■ The exercise: Copy every line of the data that contains the string "scene".

■ Source excerpt:
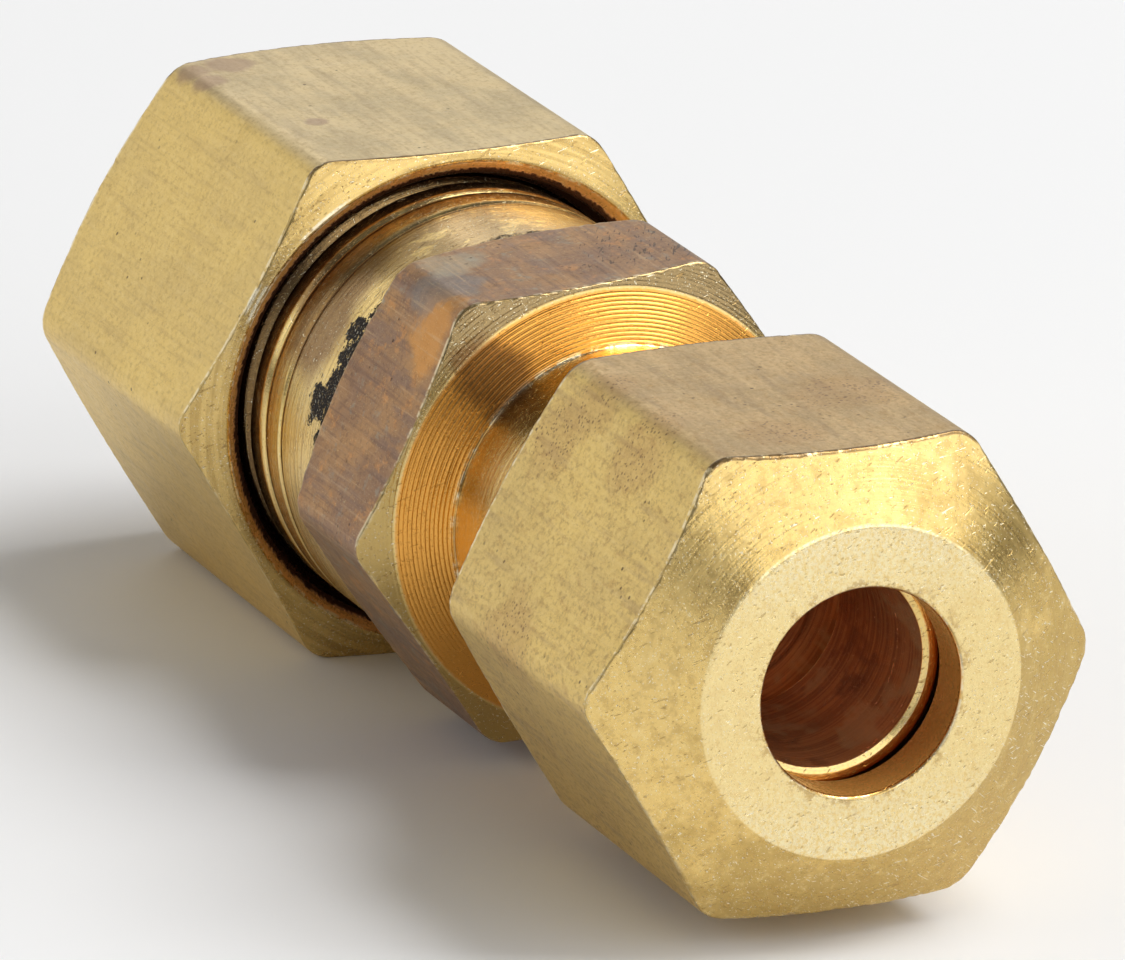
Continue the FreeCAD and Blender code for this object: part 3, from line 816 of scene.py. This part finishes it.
def nut_faces(metal, colour, end):
    """The turned cones are a little tanned, with painted shade darker towards the bottom and the +y
    side; the end face is paler, satin and scratched.
    """
    half = end.flats / 2
    mottle = metal.noise(metal.stretched(3.0, 3.0, 3.0, 43.0), 3.0, 0.7)
    sheen = metal.noise(metal.stretched(9.0, 9.0, 9.0, 47.0), 3.0, 0.7)
    handling_and_shade = metal.noise(metal.stretched(0.55, 0.7, 0.7, 41.0), 4.0, 0.65)
    # Painted shade: the z and y terms darken the cones towards the bottom and the +y side
    handling_and_shade = metal.scaled(metal.z, -0.042, metal.scaled(metal.y, 0.04, handling_and_shade))
    outer = metal.outer(0.15)
    dirty_edge = metal.product(
        metal.ramp(metal.edge, 0.62, 0.85), metal.ramp(metal.z, half - 0.45, half - 0.25),
        metal.ramp(mottle, 0.36, 0.44))
    face = metal.product(outer, metal.ramp(
        metal.math("ABSOLUTE", metal.x), end.nose_x - 0.05, end.nose_x - 0.02))
    rubbed = metal.product(
        metal.ramp(metal.math("ABSOLUTE", metal.z), 1.4, 3.6), metal.ramp(sheen, 0.6, 0.4))
    nibbles = metal.product(
        metal.ramp(metal.radius, end.bore + 0.45, end.bore + 0.05),
        metal.ramp(mottle, 0.52, 0.62))
    cones = metal.layered(
        metal.mix(metal.ramp(handling_and_shade, 0.34, 0.66), (0.84, 0.60, 0.22), (0.56, 0.385, 0.125)),
        (metal.ramp(mottle, 0.48, 0.64), 0.45, (0.46, 0.29, 0.09)),
        (metal.ramp(mottle, 0.44, 0.32), 0.3, CREAM))
    pale = metal.layered(
        CREAM,
        (metal.ramp(mottle, 0.42, 0.70), 0.4, (0.86, 0.62, 0.26)),
        (metal.ramp(sheen, 0.5, 0.66), 0.4, (0.80, 0.56, 0.21)),
        (rubbed, 0.6, (1.0, 0.93, 0.66)),
        (nibbles, 0.6, (0.45, 0.27, 0.09)))
    return metal.layered(
        colour,
        (outer, 0.82, cones),
        (dirty_edge, 0.8, (0.20, 0.11, 0.045)),
        (face, 0.88, pale))


def large_nut_marks(metal, colour):
    """Stains at the back of the top flat, and bright knocks on the mouth's rim painted near white
    as glints.
    """
    mouth = metal.product(metal.outer(0.2), metal.ramp(metal.x, -7.0, -6.8))
    arcs = metal.turning_lines(5.0, 8.0)
    tanned = metal.mix(metal.ramp(arcs, 0.4, 0.6), (0.70, 0.50, 0.19), (0.50, 0.34, 0.12))
    stain = metal.either(
        metal.patch((-15.4, -2.4, 6.35), 0.75), metal.patch((-15.3, -3.5, 6.35), 0.6),
        metal.patch((-14.3, -3.4, 6.35), 0.6), metal.patch((-9.9, -2.3, 6.35), 0.35))
    # Painted glints: knocks on the mouth's rim coloured near white along its edge
    knock_glints = metal.either(
        metal.patch((-6.15, -5.33, 3.08), 0.5, 1.0, 3.0),
        metal.patch((-6.15, -3.53, 5.05), 0.8, 1.0, 3.0))
    knocked_glints = metal.product(metal.ramp(metal.edge, 0.72, 0.92), 0.7, knock_glints)
    colour = metal.layered(
        nut_faces(metal, colour, LARGE),
        (mouth, 0.75, tanned),
        (stain, 0.6, (0.42, 0.26, 0.17)))
    return metal.mix(knocked_glints, colour, (1.0, 0.93, 0.72)), None


def small_nut_marks(metal, colour):
    """Clusters of dark specks on the flats."""
    near = metal.either(
        metal.patch((10.2, -3.4, 5.2), 1.2), metal.patch((9.2, -4.0, 4.3), 1.3),
        metal.patch((11.4, -6.35, 0.1), 1.5), metal.patch((13.0, -3.6, 4.9), 1.4),
        metal.patch((12.6, 1.6, 5.55), 1.6), metal.patch((15.0, -1.0, 5.55), 1.2))
    specks = metal.product(near, metal.either(
        metal.specks(7.5, 0.34, 0.3, 2.0), metal.specks(4.3, 0.24, 0.35, 7.0),
        metal.specks(11.0, 0.4, 0.3, 5.0)))
    colour = metal.layered(
        nut_faces(metal, colour, SMALL),
        (near, 0.3, (0.50, 0.28, 0.10)),
        (specks, 0.65, (0.20, 0.11, 0.05)))
    return colour, None


def body_marks(metal, colour):
    """Black grime at the root of the large stub, painted shade on the thread inside the large nut
    and on the tops of the stub and chamfer, brown tarnish.
    """
    crust = metal.noise(metal.stretched(1.6, 1.1, 1.1, 4.0), 5.0, 0.75)
    crumbs = metal.noise(metal.stretched(7.0, 5.0, 5.0, 9.0), 4.0, 0.75)
    feed = metal.turning_lines(9.0, 3.0)

    # Grime, in a band from the root of the stub that reaches further at its heart
    from_root = metal.math("SUBTRACT", -1.80, metal.x)
    sector = metal.either(
        metal.patch((-2.3, -5.30, 1.3), 2.0, 0.2), metal.patch((-2.3, -4.2, 3.5), 1.7, 0.2))
    heart = metal.either(
        metal.patch((-2.65, -5.2, 1.65), 0.7, 0.8, 1.5),
        metal.patch((-2.5, -4.3, 3.4), 0.4, 0.8, 1.5))
    reach = metal.scaled(crust, 2.0, metal.scaled(crumbs, 1.6, -1.32))
    reach = metal.math("MULTIPLY", metal.scaled(heart, 0.7, reach), sector)
    at_root = metal.product(
        metal.ramp(metal.radius, 5.95, 5.7), metal.ramp(metal.x, -1.66, -1.74))
    grime = metal.product(
        metal.ramp(metal.math("SUBTRACT", reach, from_root), -0.02, 0.06),
        metal.ramp(sector, 0.05, 0.3), at_root)
    burr_reach = metal.math("SUBTRACT", metal.scaled(crumbs, 1.1, -0.36), from_root)
    burr = metal.product(
        metal.ramp(burr_reach, -0.03, 0.05), metal.patch((-2.2, -0.6, 5.5), 2.6, 0.2),
        at_root, 0.9)
    grime = metal.either(grime, burr)

    tarnish = metal.product(
        metal.either(metal.patch((-4.6, -3.9, 3.9), 1.9, 0.25),
                     metal.patch((-4.0, -4.5, 3.0), 1.6, 0.25)),
        metal.turned, metal.ramp(metal.x, -1.7, -1.9))
    stub = metal.product(metal.ramp(metal.x, -1.8, -2.0), metal.ramp(metal.radius, 5.0, 5.2))
    # Painted shade: the large thread coloured near black where it runs into the large nut's mouth
    shade_in_nut = metal.product(metal.ramp(metal.x, -5.95, -6.3), metal.ramp(metal.radius, 4.9, 5.0))
    chamfers = metal.product(
        metal.outer(0.2), metal.ramp(metal.radius, 5.42, 5.5), metal.ramp(metal.x, 1.0, 1.5))
    # Painted shade: the top of the body's front chamfer coloured darker
    shaded_top = metal.product(chamfers, metal.ramp(metal.z, 2.4, 5.0))
    # Painted shade: the top of the large stub's thread coloured darker in ragged patches
    darkened = metal.product(stub, metal.ramp(metal.z, 3.6, 5.2), metal.ramp(crust, 0.36, 0.5))
    colour = metal.layered(
        colour,
        (metal.product(metal.ramp(feed, 0.5, 0.62), stub), 0.45, (0.45, 0.29, 0.11)),
        (metal.product(metal.ramp(feed, 0.42, 0.34), stub), 0.5, CREAM),
        (tarnish, 0.8, (0.21, 0.10, 0.04)),
        (shade_in_nut, 0.85, (0.08, 0.035, 0.02)),
        (chamfers, 0.85, (0.47, 0.33, 0.12)),
        (shaded_top, 0.9, (0.28, 0.20, 0.10)),
        (darkened, 0.75, (0.38, 0.245, 0.10)),
        (metal.patch((3.2, -3.1, 3.7), 1.3, 0.5), 0.7, (0.16, 0.06, 0.02)))
    return metal.mix(grime, colour, (0.015, 0.009, 0.006)), grime


large_brass = brass(
    "large_nut_brass", nut_flats(LARGE.flats / 2, LARGE_TOP, 0.14, 0.14, 0.3),
    flat_rough=0.40, turned_rough=0.28, pits=0.04, extra=large_nut_marks)
small_brass = brass(
    "small_nut_brass", nut_flats(SMALL.flats / 2, SMALL_TOP, 0.6, 0.4, 0.5),
    flat_rough=0.42, turned_rough=0.28, pits=0.12, extra=small_nut_marks)
sleeve_brass = brass("sleeve_brass", None, turned_rough=0.22)
body_brass = brass("body_brass", body_flats, turned_rough=0.22, extra=body_marks)

large_skin = nut(LARGE, large_brass)
small_skin = nut(SMALL, small_brass)
large_ring = sleeve(LARGE, sleeve_brass)
small_ring = sleeve(SMALL, sleeve_brass)
body_skin = union_body(body_brass)

# Floor, light and camera -----------------------------------------------------

FLOOR_HALF = 1.2
FLOOR_COLOUR = (0.86, 0.86, 0.86, 1)
FLOOR_ROUGHNESS = 0.9
WORLD_STRENGTH = 0.15
WHITE = (1, 1, 1, 1)

floor_mesh = bpy.data.meshes.new("floor")
floor_mesh.from_pydata(
    [(x * FLOOR_HALF, y * FLOOR_HALF, 0) for x, y in ((-1, -1), (1, -1), (1, 1), (-1, 1))],
    [], [(0, 1, 2, 3)])
floor = bpy.data.objects.new("floor", floor_mesh)
floor.location.z = CAD_BOX[0].z
bpy.context.scene.collection.objects.link(floor)
floor_material = bpy.data.materials.new("floor_pale")
floor_material.use_nodes = True
floor_shader = floor_material.node_tree.nodes["Principled BSDF"]
floor_shader.inputs["Base Color"].default_value = FLOOR_COLOUR
floor_shader.inputs["Roughness"].default_value = FLOOR_ROUGHNESS
floor_mesh.materials.append(floor_material)

world = bpy.data.worlds.new("studio")
bpy.context.scene.world = world
world.use_nodes = True
world.node_tree.nodes["Background"].inputs["Color"].default_value = WHITE
world.node_tree.nodes["Background"].inputs["Strength"].default_value = WORLD_STRENGTH

CAMERA_AZIMUTH = math.radians(66.80)
CAMERA_ELEVATION = math.radians(17.64)
CAMERA_ROLL = math.radians(0.63)
CAMERA_DISTANCE = 288.2
CAMERA_AIM = Vector((-0.53, -0.71, 0.70))

camera_data = bpy.data.cameras.new("camera")
camera_data.sensor_width = 36
camera_data.lens = 383.65
camera_data.shift_x = 0.0348
camera_data.shift_y = -0.0335
camera_data.clip_start = 0.01
camera_data.clip_end = 10
camera = bpy.data.objects.new("camera", camera_data)
back = Vector((
    math.sin(CAMERA_AZIMUTH) * math.cos(CAMERA_ELEVATION),
    -math.cos(CAMERA_AZIMUTH) * math.cos(CAMERA_ELEVATION),
    math.sin(CAMERA_ELEVATION)))
camera.location = (CAMERA_AIM + back * CAMERA_DISTANCE) * MM
camera.rotation_mode = "QUATERNION"
roll = Matrix.Rotation(CAMERA_ROLL, 3, back)
camera.rotation_quaternion = roll.to_quaternion() @ (-back).to_track_quat("-Z", "Y")
bpy.context.scene.collection.objects.link(camera)
bpy.context.scene.camera = camera
bpy.context.scene.view_settings.view_transform = "Standard"

LIGHT_DISTANCE = 0.7


def softbox(name, direction, width, height, radiance):
    """A soft rectangular light that looks evenly bright, aimed at the fitting."""
    data = bpy.data.lights.new(name, "AREA")
    data.shape = "RECTANGLE"
    data.size = width
    data.size_y = height
    data.energy = radiance * math.pi * width * height
    light = bpy.data.objects.new(name, data)
    light.location = Vector(direction).normalized() * LIGHT_DISTANCE
    light.rotation_mode = "QUATERNION"
    light.rotation_quaternion = (-light.location).to_track_quat("-Z", "Y")
    bpy.context.scene.collection.objects.link(light)


softbox("key", (0.15, 0.50, 0.85), 0.45, 0.45, 6.2)
softbox("front", (0.72, 0.37, 0.47), 1.1, 0.55, 1.45)
softbox("front_left", (0.74, -0.62, 0.14), 0.4, 0.22, 0.75)
softbox("back_left", (-0.85, -0.48, 0.24), 0.5, 0.35, 0.75)
softbox("back", (-0.85, -0.02, 0.52), 0.4, 0.3, 0.65)
softbox("back_right", (-0.83, 0.42, 0.38), 0.4, 0.35, 0.85)
softbox("left_fill", (-0.30, -0.85, 0.45), 0.5, 0.4, 0.85)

■ The response:
Continue the FreeCAD and Blender code for this object: part 3, from line 816 of scene.py. This part finishes it.
bpy.context.scene.collection.objects.link(floor)
bpy.context.scene.world = world
bpy.context.scene.collection.objects.link(camera)
bpy.context.scene.camera = camera
bpy.context.scene.view_settings.view_transform = "Standard"
    bpy.context.scene.collection.objects.link(light)